The final recommendation encapsulates these factors into a single view. A Buy Rating means the analyst believes the reward outweighs the risk under current market conditions.
Market Impact
Buy Ratings can influence investor behavior, particularly when issued by well-regarded analysts or prominent firms. A newly announced Buy Rating—especially if it represents a change from a previous Neutral or Sell rating—can cause a stock to rise in price due to increased demand. This phenomenon is known as the “analyst effect.”
Institutional investors, who often have access to deeper insights and real-time research, may incorporate Buy Ratings into their broader investment strategies. Retail investors also pay attention to these ratings, especially when making decisions without the benefit of in-house research.
However, it’s important to note that markets are forward-looking. If a Buy Rating confirms what investors already believe or if it's issued after a stock has already appreciated significantly, its immediate impact may be muted.
Limitations and Considerations
While Buy Ratings offer valuable insights, they have limitations. Analysts may face conflicts of interest, especially when their firms have business relationships with the companies being evaluated. Regulatory efforts, such as those introduced after the early 2000s research scandals, have sought to increase transparency and reduce bias, but concerns can still arise.
Another challenge is that analyst coverage tends to concentrate on larger, well-known firms.

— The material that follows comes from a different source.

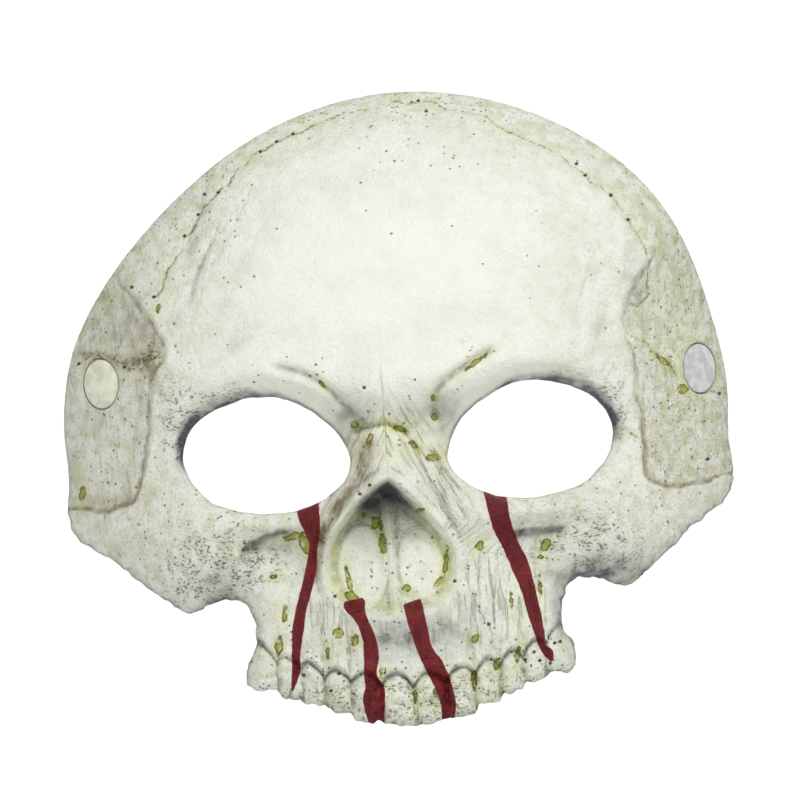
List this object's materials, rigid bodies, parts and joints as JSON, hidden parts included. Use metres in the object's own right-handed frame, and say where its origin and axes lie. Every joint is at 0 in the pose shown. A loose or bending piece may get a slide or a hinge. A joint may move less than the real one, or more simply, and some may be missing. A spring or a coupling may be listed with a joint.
{
  "type": "half face mask",
  "caption": "Moulded latex half mask shaped as a skull without its lower jaw, with riveted elastic head strap.",
  "frame": {"origin": "where the inner face of the shell rests on the bridge of the wearer's nose, midway between the two eye holes", "axes": "+Z to the crown, +Y back into the wearer's head so the face looks along -Y, +X to the wearer's left"},
  "size_m": [0.2024, 0.1384, 0.191],
  "materials": {
    "latex": "painted bone, soft satin",
    "cap_plastic": "satin, partly painted over",
    "washer_plastic": "smooth moulded",
    "gauze": "woven gauze",
    "elastic": "ribbed woven elastic"
  },
  "bodies": {
    "root": {"latex_shell": "latex", "rivet_cap_right": "cap_plastic", "rivet_cap_left": "cap_plastic", "rivet_washer_right": "washer_plastic", "rivet_washer_left": "washer_plastic", "backing_patch_right": "gauze", "backing_patch_left": "gauze", "strap_end_right": "elastic", "strap_end_left": "elastic"},
    "strap": {"elastic_strap": "elastic"}
  },
  "joints": [
    {"name": "strap_swing", "type": "hinge", "parent": "root", "child": "strap", "pos_m": [0.0021, 0.061, 0.0214], "axis": [0.9993, 0, -0.0375], "range_deg": [-50, 55]}
  ]
}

Smaller or emerging companies may not receive the same level of attention, regardless of their prospects. This can skew perceptions in the market.
Moreover, the average distribution of ratings historically skews positive. Many stocks are rated Buy or Hold, with relatively few labeled Sell. This can create a perception that a Buy Rating is less meaningful unless the underlying rationale is clearly explained.
Investors should consider Buy Ratings as one part of a larger decision-making process. Reviewing the full research report, understanding the assumptions behind the rating, and comparing multiple sources can lead to more informed outcomes.
The Bottom Line
A Buy Rating reflects an analyst’s judgment that a stock is well-positioned to generate strong returns and is worth purchasing at its current price. It is supported by a combination of financial analysis, valuation models, and strategic evaluation of the company and its environment. While useful, a Buy Rating should not be the sole basis for investment decisions. Context, independent research, and alignment with personal financial goals are all essential when interpreting this type of recommendation.